According to the Sales Management Association’s March 2016 Research Report titled “Sales Manager Training,” 41% of companies participating in the survey had allocated zero budget for sales manager training. And of the 59% who did have a budget, half of those companies were delivering only generic management training—nothing specific to leading a sales team.
This is disheartening news for those of us who consider the frontline sales manager position to be one of the most crucial in any company. What the SMA research tells us is that 70% of the people in that position are not receiving the training they need to excel at their job.
This lack of training explains a number of issues I find in most sales organizations, including:
- Sales managers fail to develop a leader mindset. Most sales managers are like me — they came up through the ranks and were promoted into a management position because they excelled at selling. But because they don’t know how to be an effective sales manager, a promoted salesperson can fall victim to the lure of the adrenaline rush that comes from chasing the big deals and being in on the action. In short, they continue “selling” instead of “managing.”
- Sales managers lack consistency. We all know that a common sales process is crucial for effective selling. Yet few companies have embraced the concept that a consistent sales management approach is equally important for effective managing.
- Sales managers struggle to identify, communicate, and enforce high standards required for sales excellence. When an incredibly successful sales rep, Caroline, was promoted into management, it didn’t occur to her to offer coaching to her reps because everything had come so naturally to her.

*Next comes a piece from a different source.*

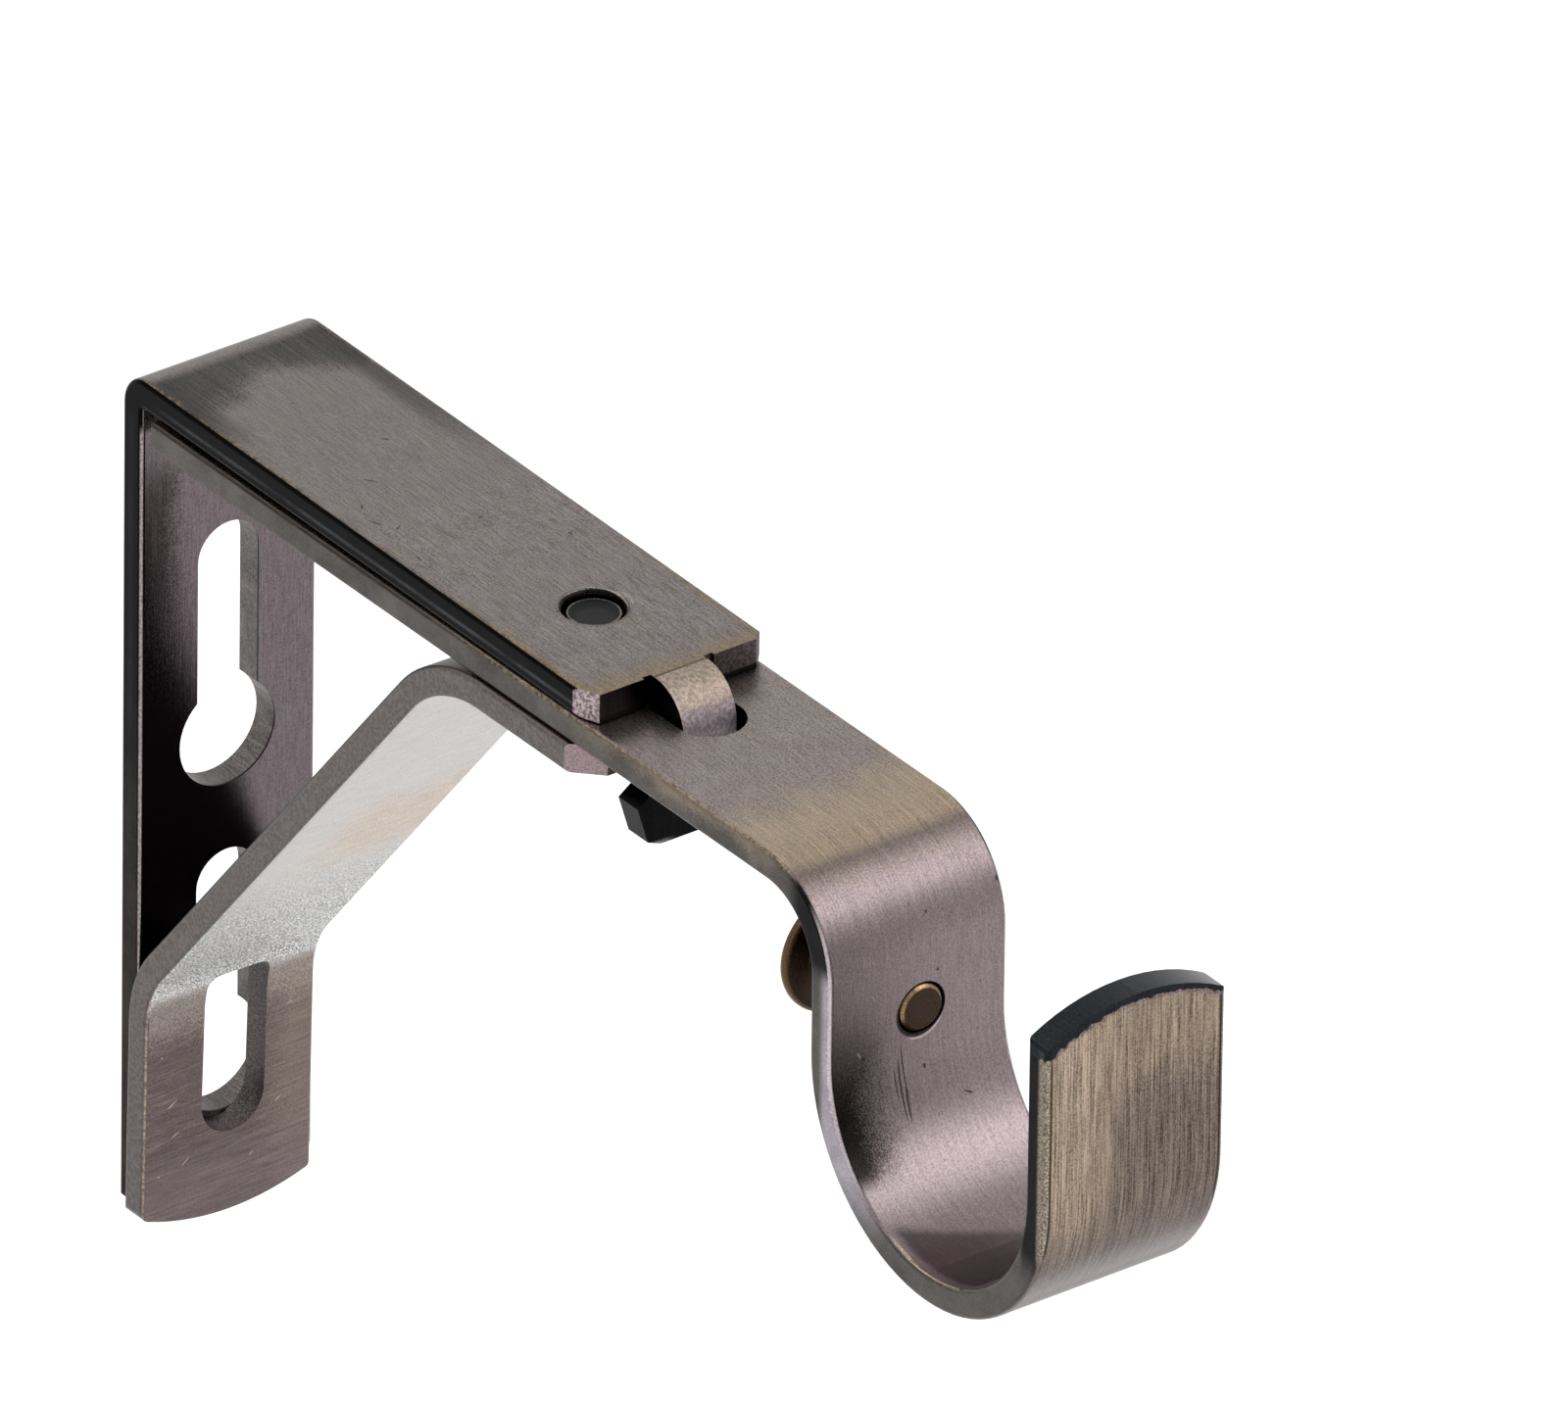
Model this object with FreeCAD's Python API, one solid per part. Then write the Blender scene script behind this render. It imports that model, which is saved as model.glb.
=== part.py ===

She could quickly point out problems and mistakes others made but never offered guidance on how to fix them!
Without training, sales managers like Caroline have a hard timing providing true developmental coaching to reps; they either can’t or don’t steer reps in the right direction.
In their book, The Leadership Pipeline, noted leadership consultant Ram Charan and his colleagues say, “The highest-performing people, especially, are reluctant to change; they want to keep doing the activities that made them successful.” That reality can trap untrained sales managers into habits and behaviors that will limit the success of their sales teams.